Your goal: Repeat the listing below in full, exactly as it stands.

The input:

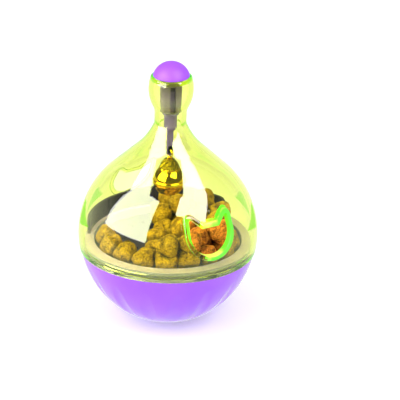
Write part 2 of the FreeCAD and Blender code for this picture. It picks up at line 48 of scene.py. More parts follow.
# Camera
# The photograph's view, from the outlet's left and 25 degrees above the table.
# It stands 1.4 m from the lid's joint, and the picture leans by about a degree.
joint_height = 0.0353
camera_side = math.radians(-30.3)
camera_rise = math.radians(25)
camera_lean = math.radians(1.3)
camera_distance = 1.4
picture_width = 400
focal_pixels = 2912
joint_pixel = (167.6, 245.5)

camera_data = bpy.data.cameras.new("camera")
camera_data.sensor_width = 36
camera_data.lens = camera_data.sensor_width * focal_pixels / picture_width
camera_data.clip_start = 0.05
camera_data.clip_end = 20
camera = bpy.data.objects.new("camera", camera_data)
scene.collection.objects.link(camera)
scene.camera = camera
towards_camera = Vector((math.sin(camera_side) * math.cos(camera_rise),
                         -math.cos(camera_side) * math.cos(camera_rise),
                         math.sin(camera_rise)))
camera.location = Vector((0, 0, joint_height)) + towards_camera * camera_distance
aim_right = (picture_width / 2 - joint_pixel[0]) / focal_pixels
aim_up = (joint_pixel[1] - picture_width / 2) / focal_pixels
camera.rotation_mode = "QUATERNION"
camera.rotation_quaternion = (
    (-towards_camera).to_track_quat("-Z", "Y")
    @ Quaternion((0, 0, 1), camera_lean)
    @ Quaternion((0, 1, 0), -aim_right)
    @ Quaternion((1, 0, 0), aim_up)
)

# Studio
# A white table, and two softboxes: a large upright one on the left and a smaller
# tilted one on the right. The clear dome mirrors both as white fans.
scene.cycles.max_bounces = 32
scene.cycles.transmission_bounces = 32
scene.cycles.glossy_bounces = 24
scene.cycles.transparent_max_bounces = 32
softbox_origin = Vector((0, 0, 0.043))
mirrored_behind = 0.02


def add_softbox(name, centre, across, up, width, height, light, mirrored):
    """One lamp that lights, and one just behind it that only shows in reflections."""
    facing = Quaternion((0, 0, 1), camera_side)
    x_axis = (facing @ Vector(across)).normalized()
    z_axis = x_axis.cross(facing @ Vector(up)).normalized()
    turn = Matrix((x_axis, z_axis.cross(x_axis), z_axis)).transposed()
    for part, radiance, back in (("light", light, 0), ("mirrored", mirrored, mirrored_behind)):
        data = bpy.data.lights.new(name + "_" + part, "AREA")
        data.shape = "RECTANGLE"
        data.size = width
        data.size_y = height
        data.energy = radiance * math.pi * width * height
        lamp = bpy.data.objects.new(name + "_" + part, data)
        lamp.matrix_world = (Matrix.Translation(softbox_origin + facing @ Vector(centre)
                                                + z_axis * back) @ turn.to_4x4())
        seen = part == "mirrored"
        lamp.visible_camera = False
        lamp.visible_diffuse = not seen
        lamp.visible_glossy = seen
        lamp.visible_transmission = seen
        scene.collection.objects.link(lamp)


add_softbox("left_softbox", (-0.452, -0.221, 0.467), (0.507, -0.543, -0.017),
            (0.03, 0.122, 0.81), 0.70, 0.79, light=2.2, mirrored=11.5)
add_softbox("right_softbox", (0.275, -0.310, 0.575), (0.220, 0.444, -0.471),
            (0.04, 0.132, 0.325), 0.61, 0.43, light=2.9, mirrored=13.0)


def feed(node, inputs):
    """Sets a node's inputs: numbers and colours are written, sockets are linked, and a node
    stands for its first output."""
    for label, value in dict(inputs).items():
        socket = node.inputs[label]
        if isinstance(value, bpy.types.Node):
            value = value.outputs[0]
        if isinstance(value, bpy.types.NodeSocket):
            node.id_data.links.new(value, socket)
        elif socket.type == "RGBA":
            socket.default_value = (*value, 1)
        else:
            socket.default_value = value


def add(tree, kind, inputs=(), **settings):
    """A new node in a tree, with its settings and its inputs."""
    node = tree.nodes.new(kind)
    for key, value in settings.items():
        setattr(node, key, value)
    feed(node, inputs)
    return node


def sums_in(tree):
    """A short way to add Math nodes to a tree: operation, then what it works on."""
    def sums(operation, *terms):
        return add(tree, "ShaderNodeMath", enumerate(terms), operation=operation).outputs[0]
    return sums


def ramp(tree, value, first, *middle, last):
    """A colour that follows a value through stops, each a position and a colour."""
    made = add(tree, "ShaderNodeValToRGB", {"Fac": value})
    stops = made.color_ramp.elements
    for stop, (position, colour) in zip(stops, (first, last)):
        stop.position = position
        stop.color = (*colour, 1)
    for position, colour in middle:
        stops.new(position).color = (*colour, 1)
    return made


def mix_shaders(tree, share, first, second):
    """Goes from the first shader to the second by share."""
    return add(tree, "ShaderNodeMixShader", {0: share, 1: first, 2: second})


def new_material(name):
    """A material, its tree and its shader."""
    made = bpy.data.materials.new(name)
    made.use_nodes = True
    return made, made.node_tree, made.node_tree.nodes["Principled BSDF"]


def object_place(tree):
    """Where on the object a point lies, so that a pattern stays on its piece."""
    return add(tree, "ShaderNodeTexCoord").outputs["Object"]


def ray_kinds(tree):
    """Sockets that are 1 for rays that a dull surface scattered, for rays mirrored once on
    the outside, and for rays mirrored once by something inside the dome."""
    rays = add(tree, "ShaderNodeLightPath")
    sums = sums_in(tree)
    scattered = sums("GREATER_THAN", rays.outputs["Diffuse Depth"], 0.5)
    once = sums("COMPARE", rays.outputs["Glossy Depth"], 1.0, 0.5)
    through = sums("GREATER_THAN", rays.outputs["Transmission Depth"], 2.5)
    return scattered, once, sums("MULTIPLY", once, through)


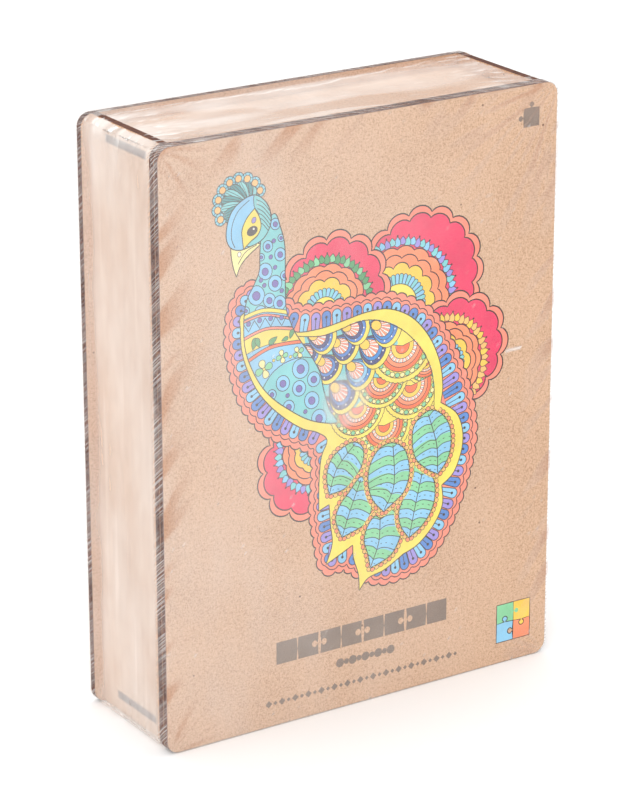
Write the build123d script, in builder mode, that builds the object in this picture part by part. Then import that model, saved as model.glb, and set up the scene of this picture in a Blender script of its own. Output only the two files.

Task response:
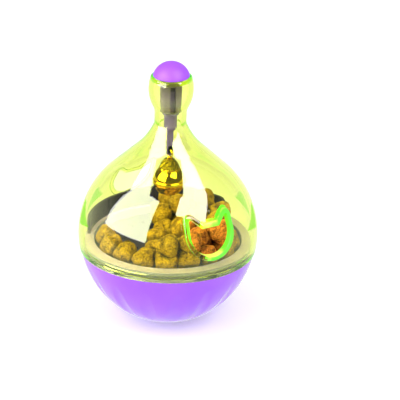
Write part 2 of the FreeCAD and Blender code for this picture. It picks up at line 48 of scene.py. More parts follow.
# Camera
# The photograph's view, from the outlet's left and 25 degrees above the table.
# It stands 1.4 m from the lid's joint, and the picture leans by about a degree.
joint_height = 0.0353
camera_side = math.radians(-30.3)
camera_rise = math.radians(25)
camera_lean = math.radians(1.3)
camera_distance = 1.4
picture_width = 400
focal_pixels = 2912
joint_pixel = (167.6, 245.5)

camera_data = bpy.data.cameras.new("camera")
camera_data.sensor_width = 36
camera_data.lens = camera_data.sensor_width * focal_pixels / picture_width
camera_data.clip_start = 0.05
camera_data.clip_end = 20
camera = bpy.data.objects.new("camera", camera_data)
scene.collection.objects.link(camera)
scene.camera = camera
towards_camera = Vector((math.sin(camera_side) * math.cos(camera_rise),
                         -math.cos(camera_side) * math.cos(camera_rise),
                         math.sin(camera_rise)))
camera.location = Vector((0, 0, joint_height)) + towards_camera * camera_distance
aim_right = (picture_width / 2 - joint_pixel[0]) / focal_pixels
aim_up = (joint_pixel[1] - picture_width / 2) / focal_pixels
camera.rotation_mode = "QUATERNION"
camera.rotation_quaternion = (
    (-towards_camera).to_track_quat("-Z", "Y")
    @ Quaternion((0, 0, 1), camera_lean)
    @ Quaternion((0, 1, 0), -aim_right)
    @ Quaternion((1, 0, 0), aim_up)
)

# Studio
# A white table, and two softboxes: a large upright one on the left and a smaller
# tilted one on the right. The clear dome mirrors both as white fans.
scene.cycles.max_bounces = 32
scene.cycles.transmission_bounces = 32
scene.cycles.glossy_bounces = 24
scene.cycles.transparent_max_bounces = 32
softbox_origin = Vector((0, 0, 0.043))
mirrored_behind = 0.02


def add_softbox(name, centre, across, up, width, height, light, mirrored):
    """One lamp that lights, and one just behind it that only shows in reflections."""
    facing = Quaternion((0, 0, 1), camera_side)
    x_axis = (facing @ Vector(across)).normalized()
    z_axis = x_axis.cross(facing @ Vector(up)).normalized()
    turn = Matrix((x_axis, z_axis.cross(x_axis), z_axis)).transposed()
    for part, radiance, back in (("light", light, 0), ("mirrored", mirrored, mirrored_behind)):
        data = bpy.data.lights.new(name + "_" + part, "AREA")
        data.shape = "RECTANGLE"
        data.size = width
        data.size_y = height
        data.energy = radiance * math.pi * width * height
        lamp = bpy.data.objects.new(name + "_" + part, data)
        lamp.matrix_world = (Matrix.Translation(softbox_origin + facing @ Vector(centre)
                                                + z_axis * back) @ turn.to_4x4())
        seen = part == "mirrored"
        lamp.visible_camera = False
        lamp.visible_diffuse = not seen
        lamp.visible_glossy = seen
        lamp.visible_transmission = seen
        scene.collection.objects.link(lamp)


add_softbox("left_softbox", (-0.452, -0.221, 0.467), (0.507, -0.543, -0.017),
            (0.03, 0.122, 0.81), 0.70, 0.79, light=2.2, mirrored=11.5)
add_softbox("right_softbox", (0.275, -0.310, 0.575), (0.220, 0.444, -0.471),
            (0.04, 0.132, 0.325), 0.61, 0.43, light=2.9, mirrored=13.0)


def feed(node, inputs):
    """Sets a node's inputs: numbers and colours are written, sockets are linked, and a node
    stands for its first output."""
    for label, value in dict(inputs).items():
        socket = node.inputs[label]
        if isinstance(value, bpy.types.Node):
            value = value.outputs[0]
        if isinstance(value, bpy.types.NodeSocket):
            node.id_data.links.new(value, socket)
        elif socket.type == "RGBA":
            socket.default_value = (*value, 1)
        else:
            socket.default_value = value


def add(tree, kind, inputs=(), **settings):
    """A new node in a tree, with its settings and its inputs."""
    node = tree.nodes.new(kind)
    for key, value in settings.items():
        setattr(node, key, value)
    feed(node, inputs)
    return node


def sums_in(tree):
    """A short way to add Math nodes to a tree: operation, then what it works on."""
    def sums(operation, *terms):
        return add(tree, "ShaderNodeMath", enumerate(terms), operation=operation).outputs[0]
    return sums


def ramp(tree, value, first, *middle, last):
    """A colour that follows a value through stops, each a position and a colour."""
    made = add(tree, "ShaderNodeValToRGB", {"Fac": value})
    stops = made.color_ramp.elements
    for stop, (position, colour) in zip(stops, (first, last)):
        stop.position = position
        stop.color = (*colour, 1)
    for position, colour in middle:
        stops.new(position).color = (*colour, 1)
    return made


def mix_shaders(tree, share, first, second):
    """Goes from the first shader to the second by share."""
    return add(tree, "ShaderNodeMixShader", {0: share, 1: first, 2: second})


def new_material(name):
    """A material, its tree and its shader."""
    made = bpy.data.materials.new(name)
    made.use_nodes = True
    return made, made.node_tree, made.node_tree.nodes["Principled BSDF"]


def object_place(tree):
    """Where on the object a point lies, so that a pattern stays on its piece."""
    return add(tree, "ShaderNodeTexCoord").outputs["Object"]


def ray_kinds(tree):
    """Sockets that are 1 for rays that a dull surface scattered, for rays mirrored once on
    the outside, and for rays mirrored once by something inside the dome."""
    rays = add(tree, "ShaderNodeLightPath")
    sums = sums_in(tree)
    scattered = sums("GREATER_THAN", rays.outputs["Diffuse Depth"], 0.5)
    once = sums("COMPARE", rays.outputs["Glossy Depth"], 1.0, 0.5)
    through = sums("GREATER_THAN", rays.outputs["Transmission Depth"], 2.5)
    return scattered, once, sums("MULTIPLY", once, through)


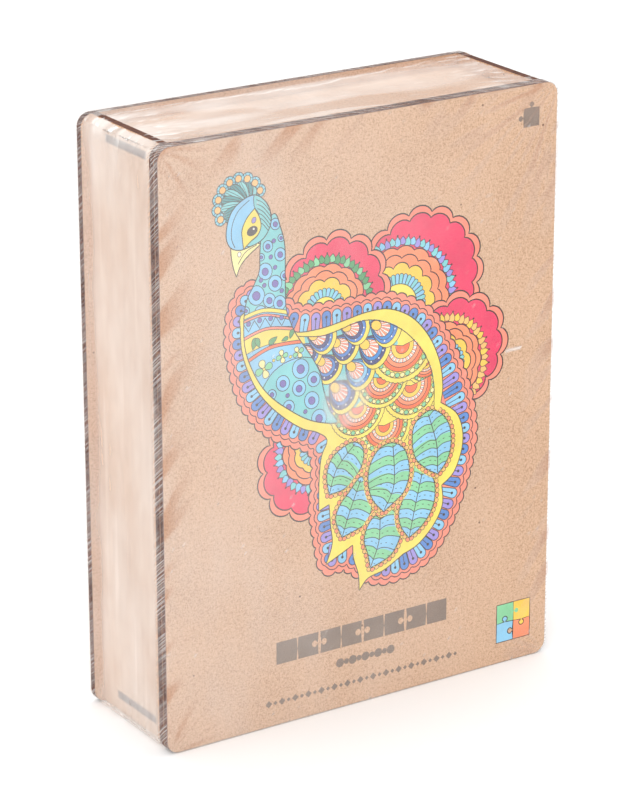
Write the build123d script, in builder mode, that builds the object in this picture part by part. Then import that model, saved as model.glb, and set up the scene of this picture in a Blender script of its own. Output only the two files.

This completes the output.